* [Source material]
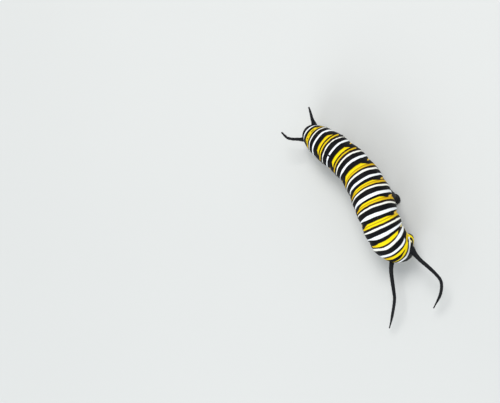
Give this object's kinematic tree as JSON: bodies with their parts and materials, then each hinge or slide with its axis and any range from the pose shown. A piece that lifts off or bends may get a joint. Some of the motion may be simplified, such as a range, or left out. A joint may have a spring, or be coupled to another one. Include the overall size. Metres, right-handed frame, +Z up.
{
  "type": "monarch larva",
  "caption": "Full-grown butterfly larva in yellow, white and black rings, walking with its front end arched down, long black feelers ahead and short ones behind.",
  "frame": {"origin": "middle of the footprint, on the floor", "axes": "+Z up, +Y towards the tail, +X towards the larva's left"},
  "size_m": [0.0142, 0.0384, 0.0096],
  "materials": {
    "skin": "soft skin in yellow, white and velvety black rings",
    "shell": "smooth black head shell with yellow and white bands",
    "legs": "shiny black",
    "prolegs": "satin black with a pale patch on the outer side",
    "feelers": "matt black with a grey sheen"
  },
  "bodies": {
    "root": {"abdomen_1": "skin", "abdomen_10": "skin", "abdomen_2": "skin", "abdomen_3": "skin", "abdomen_4": "skin", "abdomen_5": "skin", "abdomen_6": "skin", "abdomen_7": "skin", "abdomen_8": "skin", "abdomen_9": "skin", "antenna_left": "legs", "antenna_right": "legs", "filament_front_left": "feelers", "filament_front_right": "feelers", "filament_rear_left": "feelers", "filament_rear_right": "feelers", "head": "shell", "leg_thorax_1_left": "legs", "leg_thorax_1_right": "legs", "leg_thorax_2_left": "legs", "leg_thorax_2_right": "legs", "leg_thorax_3_left": "legs", "leg_thorax_3_right": "legs", "proleg_abdomen_10_left": "prolegs", "proleg_abdomen_10_right": "prolegs", "proleg_abdomen_3_left": "prolegs", "proleg_abdomen_3_right": "prolegs", "proleg_abdomen_4_left": "prolegs", "proleg_abdomen_4_right": "prolegs", "proleg_abdomen_5_left": "prolegs", "proleg_abdomen_5_right": "prolegs", "proleg_abdomen_6_left": "prolegs", "proleg_abdomen_6_right": "prolegs", "thorax_1": "skin", "thorax_2": "skin", "thorax_3": "skin"}
  },
  "joints": []
}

* [Objective] From the data above, extract every line in its exact form.

* [Problem solution]
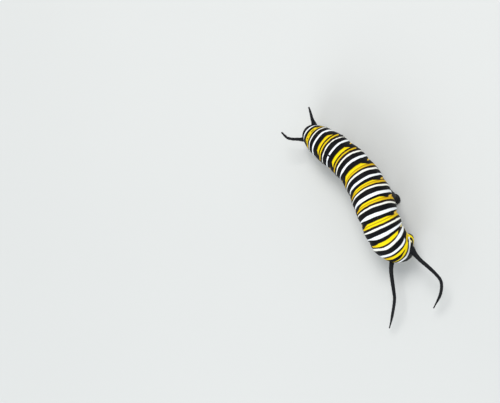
Give this object's kinematic tree as JSON: bodies with their parts and materials, then each hinge or slide with its axis and any range from the pose shown. A piece that lifts off or bends may get a joint. Some of the motion may be simplified, such as a range, or left out. A joint may have a spring, or be coupled to another one. Include the overall size. Metres, right-handed frame, +Z up.
{
  "type": "monarch larva",
  "caption": "Full-grown butterfly larva in yellow, white and black rings, walking with its front end arched down, long black feelers ahead and short ones behind.",
  "frame": {"origin": "middle of the footprint, on the floor", "axes": "+Z up, +Y towards the tail, +X towards the larva's left"},
  "size_m": [0.0142, 0.0384, 0.0096],
  "materials": {
    "skin": "soft skin in yellow, white and velvety black rings",
    "shell": "smooth black head shell with yellow and white bands",
    "legs": "shiny black",
    "prolegs": "satin black with a pale patch on the outer side",
    "feelers": "matt black with a grey sheen"
  },
  "bodies": {
    "root": {"abdomen_1": "skin", "abdomen_10": "skin", "abdomen_2": "skin", "abdomen_3": "skin", "abdomen_4": "skin", "abdomen_5": "skin", "abdomen_6": "skin", "abdomen_7": "skin", "abdomen_8": "skin", "abdomen_9": "skin", "antenna_left": "legs", "antenna_right": "legs", "filament_front_left": "feelers", "filament_front_right": "feelers", "filament_rear_left": "feelers", "filament_rear_right": "feelers", "head": "shell", "leg_thorax_1_left": "legs", "leg_thorax_1_right": "legs", "leg_thorax_2_left": "legs", "leg_thorax_2_right": "legs", "leg_thorax_3_left": "legs", "leg_thorax_3_right": "legs", "proleg_abdomen_10_left": "prolegs", "proleg_abdomen_10_right": "prolegs", "proleg_abdomen_3_left": "prolegs", "proleg_abdomen_3_right": "prolegs", "proleg_abdomen_4_left": "prolegs", "proleg_abdomen_4_right": "prolegs", "proleg_abdomen_5_left": "prolegs", "proleg_abdomen_5_right": "prolegs", "proleg_abdomen_6_left": "prolegs", "proleg_abdomen_6_right": "prolegs", "thorax_1": "skin", "thorax_2": "skin", "thorax_3": "skin"}
  },
  "joints": []
}